Example 2: force majeure clause in a contract subject to Dutch law
1. Under this contract “force majeure” means: any circumstance which is independent of the will of the parties, as a result of which performance of the contract cannot reasonably be required of [Party A], whether temporarily or permanently. Force majeure shall in any event include: (civil) war and the threat of (civil) war, natural disasters, strikes, excessive absenteeism of [Party A’s] employees, transport problems, fire, lack of raw materials, government measures by any government whether in the Netherlands or elsewhere, in any event including import and export prohibitions, quota schemes, and breakdowns at [Party A] or at suppliers of [Party A], as well as non-performance or force majeure on the part of suppliers as a result of which [Party A] is not or no longer able to meet its obligations to the Customer.
2. In the event of force majeure [Party A] is entitled to terminate the contract, or suspend performance of the contract until the circumstance that causes the force majeure has ceased to exist, and the Customer shall not be entitled to any compensation or damages for any such loss or damage.
3. Party A is entitled to require payment for any acts carried out in connection with execution of the contract prior to the force majeure having occurred.

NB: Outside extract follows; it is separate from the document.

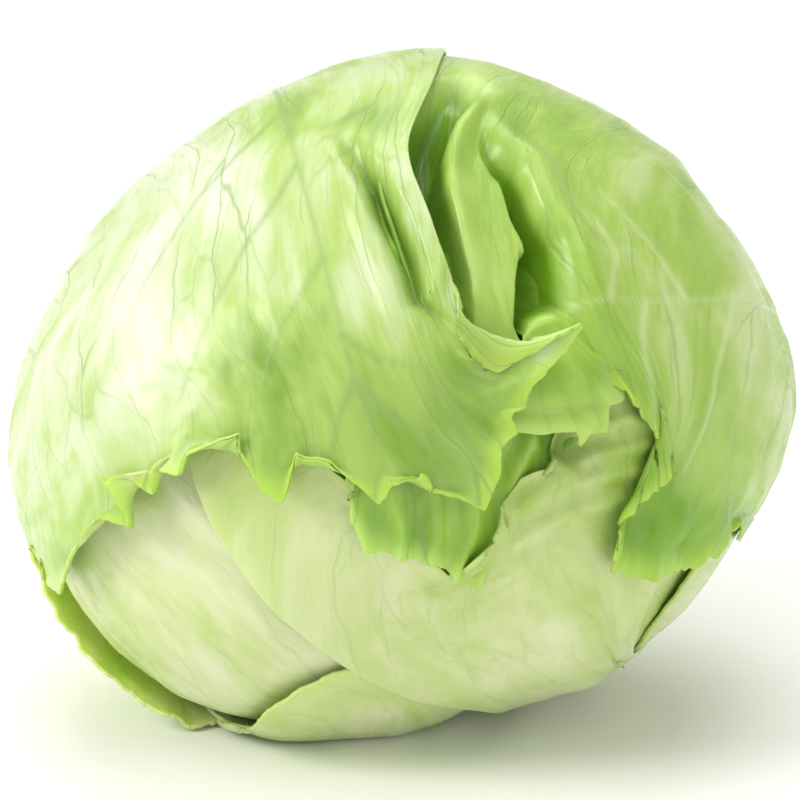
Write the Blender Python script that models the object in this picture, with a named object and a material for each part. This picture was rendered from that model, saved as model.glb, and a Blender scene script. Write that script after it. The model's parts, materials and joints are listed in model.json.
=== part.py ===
"""A head of crisphead lettuce, lying on its side with the crown to the front and the cut stem at the back.

Every leaf is a thin shell on one ball-shaped head, and leaves overlap by lying at different depths in it.
A place on the head is a pair of angles in degrees, (right, up), read off a flat map whose middle is the crown
and whose rim, 180 degrees out, is the stem. Leaves run in from the rim: each is a row of ribs, and each rib
lists the places that it passes from the stem to the leaf's margin.
"""

import math

import bmesh
import bpy
import numpy as np
from mathutils import Matrix, Vector

# The head, in metres. The girth is its outline as seen from the crown: the radius at each angle round it.
GIRTH = [
    (0, 0.0900), (22, 0.0865), (45, 0.0835), (70, 0.0815), (90, 0.0800), (112, 0.0775),
    (135, 0.0775), (158, 0.0820), (180, 0.0885), (202, 0.0910), (225, 0.0905), (248, 0.0850),
    (270, 0.0765), (292, 0.0770), (315, 0.0820), (338, 0.0850),
]
MEAN_GIRTH = sum(radius for _, radius in GIRTH) / len(GIRTH)
FRONT_DEPTH = 0.0760
BACK_DEPTH = 0.0740

# How the head lies: the crown is tipped up from level, and its own weight presses the underside flat.
CROWN_TILT = math.radians(20)
REST_HEIGHT = 0.0722
REST_BLEND = 0.0010
CENTRE = (-0.0005, -0.0012)

# Leaves, in metres: how thick one is, and how much deeper the next one lies.
LEAF_THICKNESS = 0.0011
LEAF_PITCH = 0.0022

# The cut stem is a cone that points at the middle of the head, and leaves start just clear of its side.
STEM_HALF_ANGLE = 10.5
STEM_CLEARANCE = 0.45
STEM_PROUD = 0.0045
STEM_EDGE_ROUNDING = 0.0012
LEAF_START = 180 - STEM_HALF_ANGLE - STEM_CLEARANCE

# How far out from the crown a rib passes the back and the side of the head, and how much of its sideways
# sweep from its base to its shoulder it has made at the back. A short leaf's ribs have made a little more.
BACK_OUT = 136
SIDE_OUT = 103
BACK_SWEEP = 0.65
EDGE_SWEEP = 0.7

# The heart starts this many layers down, and the stem stops just short of it.
HEART_LAYER = 8.4
HEART_CLEARANCE = 0.0006
HEART_SUBDIVISIONS = 4
STEM_SEGMENTS = 36

# The uneven girth fades out towards the crown and the stem, from this sine of the angle between.
GIRTH_FADE = 0.7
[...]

Example 3: force majeure clause in a contract subject to Dutch law
Each party will be excused from performance (other than the performance of payment obligations) for any period and to the extent that it is prevented from performing its obligations, in whole or in part, as a result of delays caused by the other party or an act of God, war or civil disturbance and such non-performance will be neither a default hereunder nor a basis for termination hereof.